- Given request
Output every line below without omitting or altering anything.

>> START

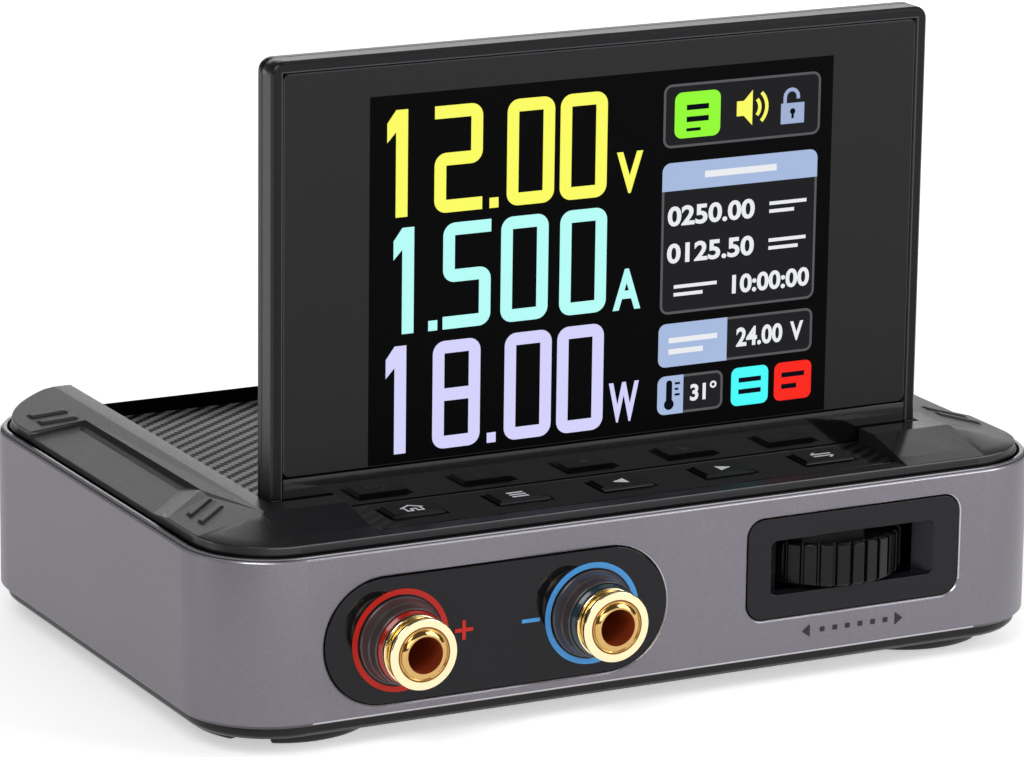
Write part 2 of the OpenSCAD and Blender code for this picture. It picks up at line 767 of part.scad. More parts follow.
module screen_frame() {
    c = frame_chamfer;
    h = screen_top - hinge_z;
    color([0.1, 0.1, 0.11]) difference() {
        front_plate(0, hinge_z + h / 2, screen_y, split_y, screen_w, h, screen_corner_r);
        box(-screen_w, screen_w, screen_y - 1, split_y + 1, 0, foot_top);
        box(-glass_w / 2 - seam, glass_w / 2 + seam, screen_y - 1, split_y + 1, foot_top - 1,
            glass_top + seam);
        translate([0, screen_y, hinge_z + h / 2]) rotate([90, 0, 0])
            edge_cutter(screen_w, h, screen_corner_r, [[-1, -c], [0, -c], [c, 0], [c, 1], [-1, 1]]);
    }
}

module screen_chin() {
    color([0.04, 0.04, 0.05])
        box(-glass_w / 2, glass_w / 2, screen_y + 0.08, screen_y + chin_t, chin_bottom + fit,
            glass_bottom - seam);
}

module screen_glass() {
    color([0.03, 0.03, 0.04])
        front_plate(0, (glass_bottom + glass_top) / 2, glass_y, glass_y + glass_t, glass_w,
            glass_top - glass_bottom, glass_r);
}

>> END

- Exercise solution
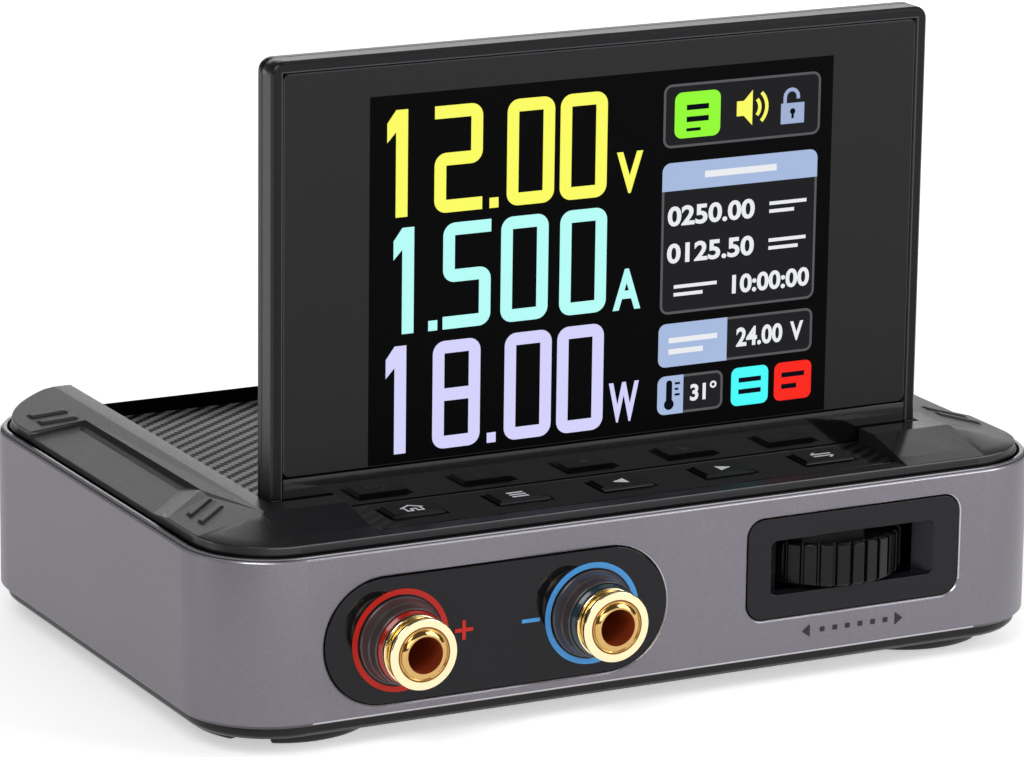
Write part 2 of the OpenSCAD and Blender code for this picture. It picks up at line 767 of part.scad. More parts follow.
module screen_frame() {
    c = frame_chamfer;
    h = screen_top - hinge_z;
    color([0.1, 0.1, 0.11]) difference() {
        front_plate(0, hinge_z + h / 2, screen_y, split_y, screen_w, h, screen_corner_r);
        box(-screen_w, screen_w, screen_y - 1, split_y + 1, 0, foot_top);
        box(-glass_w / 2 - seam, glass_w / 2 + seam, screen_y - 1, split_y + 1, foot_top - 1,
            glass_top + seam);
        translate([0, screen_y, hinge_z + h / 2]) rotate([90, 0, 0])
            edge_cutter(screen_w, h, screen_corner_r, [[-1, -c], [0, -c], [c, 0], [c, 1], [-1, 1]]);
    }
}

module screen_chin() {
    color([0.04, 0.04, 0.05])
        box(-glass_w / 2, glass_w / 2, screen_y + 0.08, screen_y + chin_t, chin_bottom + fit,
            glass_bottom - seam);
}

module screen_glass() {
    color([0.03, 0.03, 0.04])
        front_plate(0, (glass_bottom + glass_top) / 2, glass_y, glass_y + glass_t, glass_w,
            glass_top - glass_bottom, glass_r);
}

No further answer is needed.